Magnetic Fields due to Moving Charges

Moving charges produce a magnetic field. In a conductor carrying current, charges are always moving and thus such conductors produce magnetic fields around them. The field that is produced by these charges can be visualized in the figure below. The direction of this magnetic field is given by the right-hand thumb rule. In this rule, the thumb of the right-hand points in the direction of the current. The curled fingers give the direction of the magnetic field around the wire. 

The magnetic fields produced by a current loop and solenoid are shown in the figure below:

Biot-Savart Law

Biot-Savart law establishes the relationship between the electric current and the magnetic field produced by it. The figure shown below shows a current-carrying conductor in space. Let us denote the current that the conductor is carrying by “I”. Consider “dl” as an infinitesimally small part of the conductor. Then, the magnetic field dB at a point P due to this current carrying element at distance “r” will be given by, 

dB \propto \frac{Idl \times r}{r^3}

This is a cross product. The magnitude of this field is given by, 

dB \propto \frac{I|dl||r|.sin(\theta)}{|r|^3}

In this case, the θ is the angle between the vectors “dl” and “r”.

dB = \frac{\mu_{0}}{4\pi}\frac{I|dl||r|.sin(\theta)}{|r|^3}

The proportionality constant  \frac{\mu_o}{4\pi}  has an exact value of 10-7. Where µ0 is called the permeability of a free space or a vacuum. 

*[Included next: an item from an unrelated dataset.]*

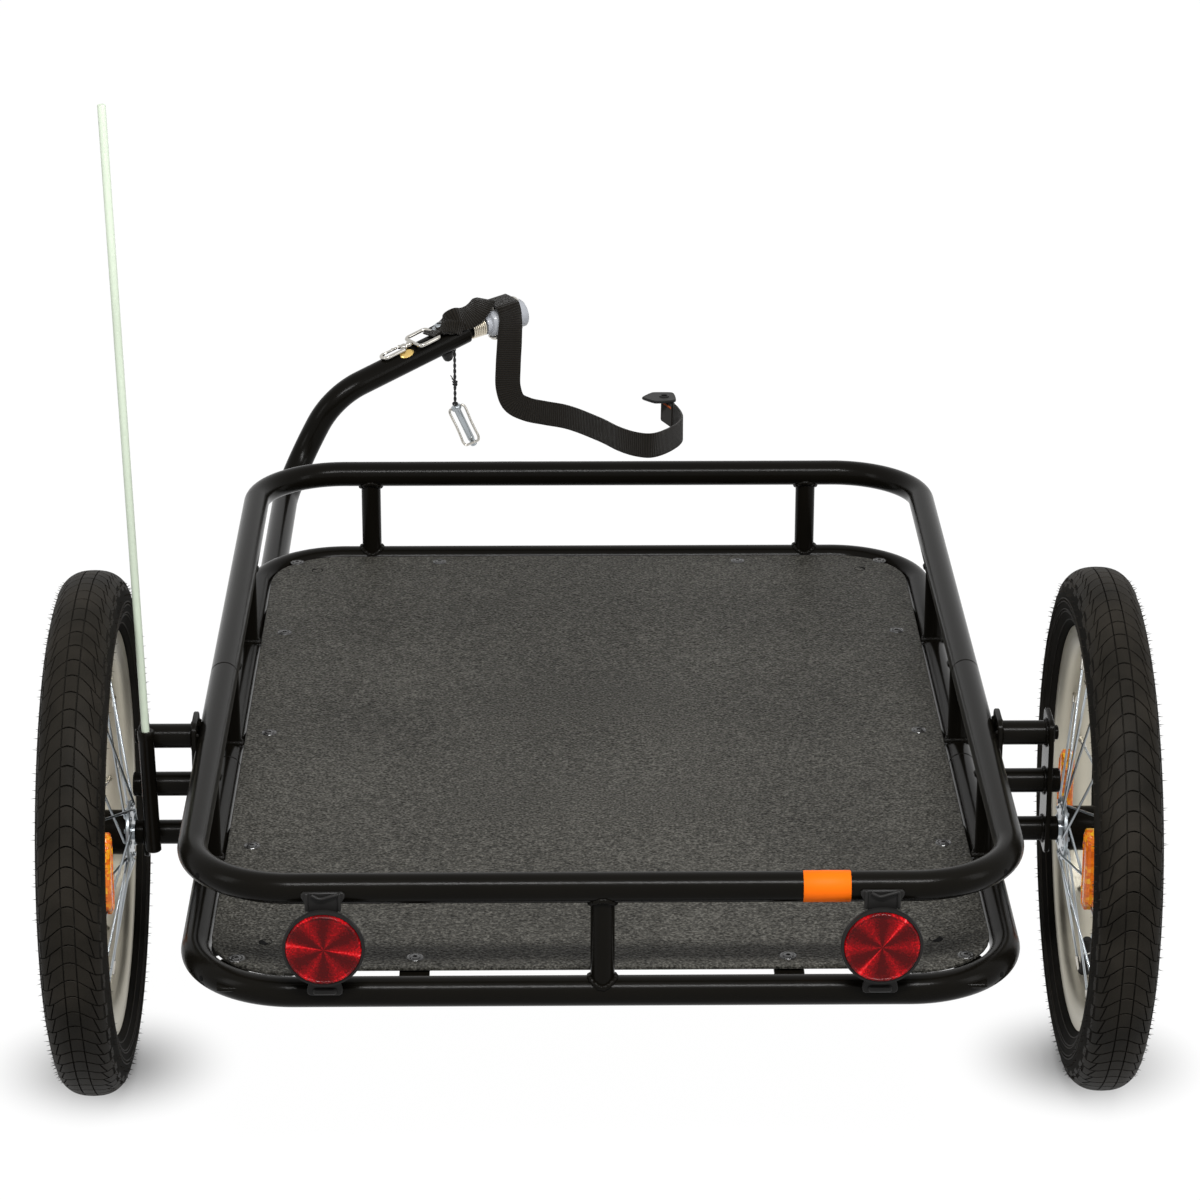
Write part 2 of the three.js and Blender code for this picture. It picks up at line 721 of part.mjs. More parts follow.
// A spring of round wire whose end turns run straight, square to the faces that they meet
function springGeometry() {
  const runX = 2 * springWireRadius;
  const coilLength = springLength - 2 * (runX + seatGap);
  const count = springCurls * springStepsPerCurl;
  const stations = [];
  const coilPoint = (i) => {
    const angle = (2 * Math.PI * i) / springStepsPerCurl - Math.PI / 2;
    return point(
      seatGap + runX + (coilLength * i) / count,
      springRadius * Math.cos(angle),
      springRadius * Math.sin(angle),
    );
  };
  stations.push(point(seatGap, 0, -springRadius));
  for (let i = 0; i <= count; i += 1) stations.push(coilPoint(i));
  stations.push(point(springLength - seatGap, 0, -springRadius));
  return stations;
}

// Wire along a list of points: rings of vertices joined in one closed skin
function wireSkin(points, radius, sides) {
  const tangents = points.map((_, i) => {
    const before = points[Math.max(i - 1, 0)];
    const after = points[Math.min(i + 1, points.length - 1)];
    return after.clone().sub(before).normalize();
  });
  tangents[0].set(1, 0, 0);
  tangents[points.length - 1].set(1, 0, 0);
  const positions = [];
  points.forEach((centre, i) => {
    const outward = point(0, centre.y, centre.z).normalize();
    const axisSide = tangents[i].clone().cross(outward).normalize();
    const upSide = axisSide.clone().cross(tangents[i]).normalize();
    for (let k = 0; k < sides; k += 1) {
      const angle = (2 * Math.PI * k) / sides;
      positions.push(...centre.clone()
        .addScaledVector(upSide, radius * Math.cos(angle))
        .addScaledVector(axisSide, radius * Math.sin(angle)).toArray());
    }
  });
  positions.push(...points[0].toArray(), ...points[points.length - 1].toArray());
  const startCentre = points.length * sides;
  const index = [];
  for (let i = 0; i + 1 < points.length; i += 1) {
    for (let k = 0; k < sides; k += 1) {
      const a = i * sides + k;
      const b = i * sides + ((k + 1) % sides);
      index.push(a, a + sides, b, b, a + sides, b + sides);
    }
  }
  for (let k = 0; k < sides; k += 1) {
    const next = (k + 1) % sides;
    const endRing = (points.length - 1) * sides;
    index.push(startCentre, k, next);
    index.push(startCentre + 1, endRing + next, endRing + k);
  }
  const geometry = new THREE.BufferGeometry();
  geometry.setAttribute('position', new THREE.BufferAttribute(new Float32Array(positions), 3));
  geometry.setIndex(index);
  if (toSolid(geometry).volume() < 0) geometry.setIndex(index.reverse());
  const flat = geometry.toNonIndexed();
  flat.computeVertexNormals();
  return flat;
}

const springPoints = springGeometry();
const springPitch = (springLength - 2 * seatGap - 4 * springWireRadius) / springCurls;
console.log(`spring: least gap between curls ${(springPitch - 2 * springWireRadius).toFixed(2)} mm`);
addMesh('hitch_spring', wireSkin(springPoints, springWireRadius, springWireSides), zincSteel, onHitch);

const barrelStart = springLength;
const barrelEnd = barrelStart + barrelLength;
const boltXs = [barrelStart + boltSetback, barrelStart + boltSetback + boltSpacing];
const barrelBlank = toSolid(turned([
  [barrelStart, 0],
  [barrelStart, barrelNeckRadius],
  [barrelStart + barrelNeckLength, barrelNeckRadius],
  [barrelStart + barrelNeckLength, barrelRadius],
  [barrelEnd - barrelChamfer, barrelRadius],
  [barrelEnd, barrelRadius - barrelChamfer],
  [barrelEnd, 0],
], hubSegments));
const boltBores = boltXs.map((boltX) => straightTube(
  point(boltX, 0, -barrelRadius - cutOverrun),
  point(boltX, 0, barrelRadius + cutOverrun),
  boltShankRadius + seatGap,
));
addMesh('hitch_barrel', fromSolid(cutBy(barrelBlank, boltBores)), barrelGrey, onHitch);
const boltSeat = barrelRadius + seatGap;
['hitch_bolt_rear', 'hitch_bolt_front'].forEach((name, i) => {
  const bolt = turned([
    [-boltSeat - boltHeadLength, 0],
    [-boltSeat - boltHeadLength, boltHeadRadius],
    [-boltSeat, boltHeadRadius],
    [-boltSeat, boltShankRadius],
    [boltSeat, boltShankRadius],
    [boltSeat, boltHeadRadius],
    [boltSeat + boltHeadLength, boltHeadRadius],
    [boltSeat + boltHeadLength, 0],
  ], tubeSides).rotateY(-Math.PI / 2);
  addMesh(name, bolt.translate(boltXs[i], 0, 0), zincSteel, onHitch);
});

// Webbing: a flat band along rows of [place, the way its face looks]
function webBand(route, stationCount) {
  const curve = new THREE.CatmullRomCurve3(route.map(([place]) => place), false, 'centripetal');
  const last = route.length - 1;
  const stations = [];
  for (let i = 0; i <= stationCount; i += 1) {
    const t = i / stationCount;
    const leg = Math.min(Math.floor(t * last), last - 1);
    const face = route[leg][1].clone().lerp(route[leg + 1][1], t * last - leg);
    const tangent = curve.getTangent(t);
    const across = tangent.clone().cross(face).normalize();
    stations.push({ point: curve.getPoint(t), tangent, across });
  }
  return sweep(rectangleShape(webWidth, webThickness), stations);
}

function heading(degrees) {
  const angle = THREE.MathUtils.degToRad(degrees);
  return point(Math.sin(angle), -Math.cos(angle), 0);
}

// The safety strap passes over the barrel on its bolt heads, hangs down on the near side,
// turns on its edge and keeps the S that the stiff webbing has taken
const strapBarrelX = springLength + boltSetback + strapSetback;
const strapTopZ = boltSeat + boltHeadLength + seatGap + webThickness / 2;
const strapDropY = barrelRadius + webThickness + seatGap;
const hitchPlace = (x, y, z) => point(x, y, z).applyMatrix4(hitchMatrix);
const strapOverBarrel = [
  [hitchPlace(strapBarrelX, strapDropY / 2, strapTopZ), hitchUp],
  [hitchPlace(strapBarrelX, -strapDropY / 4, strapTopZ), hitchUp],
  [hitchPlace(strapBarrelX, -strapDropY, strapTopZ - webThickness), hitchUp.clone().sub(hitchSide)],
  [hitchPlace(strapBarrelX, -strapDropY - webThickness, barrelRadius / 2), hitchSide.clone().negate()],
];
const strapDrop = [
  [-75, 964, 300, 25],
  [-75.5, 962, 274, 17],
  [-74.5, 961, 253, 8],
  [-69, 960, 238, 0],
  [-57, 959, 231, -6],
  [-39, 953, 229, -20],
  [-17, 943, 228, -34],
  [16, 909, 226, -50],
  [34, 884, 225, -46],
  [49, 872, 224, -28],
  [63, 867, 224, 8],
  [78, 881, 223, 52],
  [96, 917, 223, 78],
  [92, 951, 224, 106],
  [80, 976, 225, 116],
].map(([x, y, z, degrees]) => [point(x, y, z), heading(degrees)]);
addMesh('safety_strap', webBand([...strapOverBarrel, ...strapDrop], webFoldStations), webBlack);

// The stitched end tab lies flat on the strap's last few centimetres
const strapTabLength = 34;
const strapTabWidth = 30;
const strapTabNeck = 20;
const strapTabThickness = 3;
const strapTabHoleRadius = 3;
const strapTabShoulder = 22;
const strapTabShape = new THREE.Shape([
  new THREE.Vector2(0, -strapTabNeck / 2),
  new THREE.Vector2(strapTabShoulder, -strapTabWidth / 2),
  new THREE.Vector2(strapTabLength, 0),
  new THREE.Vector2(strapTabShoulder, strapTabWidth / 2),
  new THREE.Vector2(0, strapTabNeck / 2),
]);
const strapTabHole = new THREE.Path();
strapTabHole.absarc(strapTabShoulder / 2, 0, strapTabHoleRadius, 0, 2 * Math.PI, true);
strapTabShape.holes.push(strapTabHole);
const strapTab = new THREE.Group();
const strapEnd = strapDrop[strapDrop.length - 1][0];
strapTab.position.set(strapEnd.x, strapEnd.y, strapEnd.z + webWidth / 2 + seatGap);
strapTab.rotation.z = THREE.MathUtils.degToRad(184);
trailer.add(strapTab);
const tabGeometry = new THREE.ExtrudeGeometry(strapTabShape, {
  depth: strapTabThickness,
  bevelEnabled: false,
  curveSegments: 3,
}).translate(-strapTabShoulder / 2, strapTabNeck / 3, 0);
addMesh('strap_end_tab', tabGeometry, plasticBlack, strapTab);

// The short web on top of the arm, from its seat behind the arm's end to the spring's front
const armWebShares = [[-1, 0], [-0.62, 0.9], [-0.2, 1], [0.2, 0.5], [0.62, 0.34]];
const armWebReach = 33;
const armWebRise = 9;
const armWebBase = armRadius + webThickness / 2 + seatGap;
const armWebStations = (() => {
  const curve = new THREE.CatmullRomCurve3(armWebShares.map(([xShare, zShare]) => point(
    xShare * armWebReach,
    0,
    armWebBase + zShare * armWebRise,
  )), false, 'centripetal');
  const count = 16;
  return Array.from({ length: count + 1 }, (_, i) => ({
    point: curve.getPoint(i / count),
    tangent: curve.getTangent(i / count),
    across: point(0, 1, 0),
  }));
})();
addMesh('arm_strap', sweep(rectangleShape(webWidth, webThickness), armWebStations), webBlack, onArm);

// Ring and snap hook lying on the arm
function wireChain(points, radius, closed) {
  const pieces = [];
  points.forEach((start, i) => {
    const end = points[(i + 1) % points.length];
    if (closed || i + 1 < points.length) pieces.push(straightTube(start, end, radius, wireSides));
    const isInner = closed || (i > 0 && i + 1 < points.length);
    if (isInner) pieces.push(new THREE.SphereGeometry(radius, wireSides, wireSides / 2).translate(...start.toArray()));
  });
  return fromSolid(joined(pieces));
}

const ringZ = armRadius + wireRadius + seatGap;
const ringNearX = -armWebReach - wireRadius - 2 * seatGap;
const ringFarX = ringNearX - ringLength;
addMesh('snap_ring', wireChain([
  point(ringNearX, -ringWidth / 2, ringZ),
  point(ringNearX, ringWidth / 2, ringZ),
  point(ringFarX, ringWidth / 2, ringZ),
  point(ringFarX, -ringWidth / 2, ringZ),
], wireRadius, true), zincSteel, onArm);

const hookStartX = ringFarX - wireRadius - seatGap;
const hookEndX = hookStartX - hookLength;
const hookZ = ringZ;
const hookBow = wireChain([
  point(hookStartX - hookThroat, hookWidth / 2, hookZ),
  point(hookStartX - hookThroat, -hookWidth / 2, hookZ),
  point(hookEndX, -hookWidth / 2, hookZ),
  point(hookEndX, hookWidth / 2, hookZ),
  point(hookEndX + hookWidth / 2, hookWidth / 2, hookZ),
], wireRadius, false);
const hookStem = straightTube(
  point(hookStartX, 0, hookZ),
  point(hookStartX - hookThroat, 0, hookZ),
  wireRadius,
  wireSides,
);
addMesh('snap_hook', fromSolid(joined([hookBow, hookStem])), zincSteel, onArm);
addMesh('snap_gate', straightTube(
  point(hookStartX - hookThroat - wireRadius - gateSwingGap, hookWidth / 2, hookZ),
  point(hookEndX + hookWidth / 2 + seatGap, hookWidth / 2, hookZ),
  gateWireRadius,
  wireSides,
), zincSteel, onArm);

// Lanyard with the hitch pin and its bail, hanging plumb from the arm
const lanyardTop = armEnd.clone().addScaledVector(armLine, -lanyardSetback);
const lanyardTopZ = lanyardTop.z - (armRadius + seatGap) / lineUp.z;
const hanging = new THREE.Group();
hanging.position.set(lanyardTop.x, lanyardTop.y, lanyardTopZ);
trailer.add(hanging);
addMesh('pin_lanyard', straightTube(
  point(0, 0, (-lanyardRadius * armLine.z) / lineUp.z),
  point(0, 0, -lanyardLength),
  lanyardRadius,
  wireSides,
), webBlack, hanging);
const pinGroup = new THREE.Group();
const pinTilt = 0.42;
pinGroup.position.set(0, 0, -lanyardLength - (seatGap + lanyardRadius * Math.sin(pinTilt)) / Math.cos(pinTilt));
pinGroup.rotation.y = Math.PI / 2 - pinTilt;
hanging.add(pinGroup);
addMesh('hitch_pin', turned([
  [0, 0],
  [0, pinHeadRadius],
  [pinHeadLength, pinHeadRadius],
  [pinHeadLength, pinRadius],
  [pinLength, pinRadius],
  [pinLength, 0],
], tubeSides), zincSteel, pinGroup);
const bailNearX = pinHeadLength / 2;
const bailFarX = pinLength - bailInset;
const bailRestY = -(pinRadius + seatGap + bailWireRadius);
const bailEndZ = pinHeadRadius + seatGap;
addMesh('pin_bail', wireChain([
  point(bailNearX, 0, bailEndZ),
  point(bailNearX, 0, bailHalfWidth),
  point(bailFarX, bailRestY, bailHalfWidth),
  point(bailFarX, bailRestY, -bailHalfWidth),
  point(bailNearX, 0, -bailHalfWidth),
  point(bailNearX, 0, -bailEndZ),
], bailWireRadius, false), zincSteel, pinGroup);

// Origin: under the middle of the trailer, on the ground, without the free strap and lanyard
const looseNames = ['safety_strap', 'strap_end_tab', 'pin_lanyard', 'hitch_pin', 'pin_bail'];
trailer.updateMatrixWorld(true);
const bounds = new THREE.Box3();
trailer.traverse((child) => {
  if (child.isMesh && !looseNames.includes(child.name)) bounds.expandByObject(child, true);
});
const middle = bounds.getCenter(point(0, 0, 0));
trailer.position.set(-middle.x, -middle.y, -bounds.min.z);

export default trailer;
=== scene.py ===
"""Looks of a cargo bike trailer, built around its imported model, in metres."""
import random
from math import copysign, cos, hypot, pi, radians, sin, sqrt, tan

import bmesh
import bpy
from mathutils import Matrix, Vector


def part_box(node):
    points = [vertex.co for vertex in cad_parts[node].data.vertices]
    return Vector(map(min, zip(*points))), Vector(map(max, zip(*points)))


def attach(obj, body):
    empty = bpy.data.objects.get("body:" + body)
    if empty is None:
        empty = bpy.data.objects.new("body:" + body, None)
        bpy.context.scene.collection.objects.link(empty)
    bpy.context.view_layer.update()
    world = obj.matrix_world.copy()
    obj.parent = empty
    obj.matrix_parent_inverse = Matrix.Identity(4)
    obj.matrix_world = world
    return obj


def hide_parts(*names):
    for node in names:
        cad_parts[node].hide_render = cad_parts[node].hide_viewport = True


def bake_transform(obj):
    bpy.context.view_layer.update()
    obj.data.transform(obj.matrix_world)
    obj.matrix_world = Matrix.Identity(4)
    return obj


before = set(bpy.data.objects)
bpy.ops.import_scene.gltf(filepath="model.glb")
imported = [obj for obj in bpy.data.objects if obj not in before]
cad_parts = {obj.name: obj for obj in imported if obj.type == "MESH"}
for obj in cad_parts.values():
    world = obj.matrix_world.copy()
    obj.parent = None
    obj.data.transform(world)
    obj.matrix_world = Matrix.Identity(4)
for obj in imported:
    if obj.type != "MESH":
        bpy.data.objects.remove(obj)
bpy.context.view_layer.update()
MM = 0.001
X_AXIS = Vector((1, 0, 0))
Y_AXIS = Vector((0, 1, 0))
UP = Vector((0, 0, 1))


def centre(node):
    low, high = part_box(node)
    return (low + high) / 2


def size(node):
    low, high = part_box(node)
    return high - low


# Places below are in mm with the axle line at y = 0, and this is where that line lies
AXLE_Y = centre("left_tyre").y


def at(x, y, z):
    return Vector((x * MM, y * MM + AXLE_Y, z * MM))


def placed_object(name, data):
    made = bpy.data.objects.new(name, data)
    bpy.context.scene.collection.objects.link(made)
    return made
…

Similarities between Coulomb’s law and Biot-Savart Law 

Biot-Savart law has some similarities as well as some differences with Coulomb’s law from electrostatic theory. Both the laws depend on the inverse of the squared distance. The principle of superposition is applicable to both of these laws. The only difference comes in the fact that the electrostatic force is a scalar quantity while the magnetic field is a vector quantity that depends on the cross product. 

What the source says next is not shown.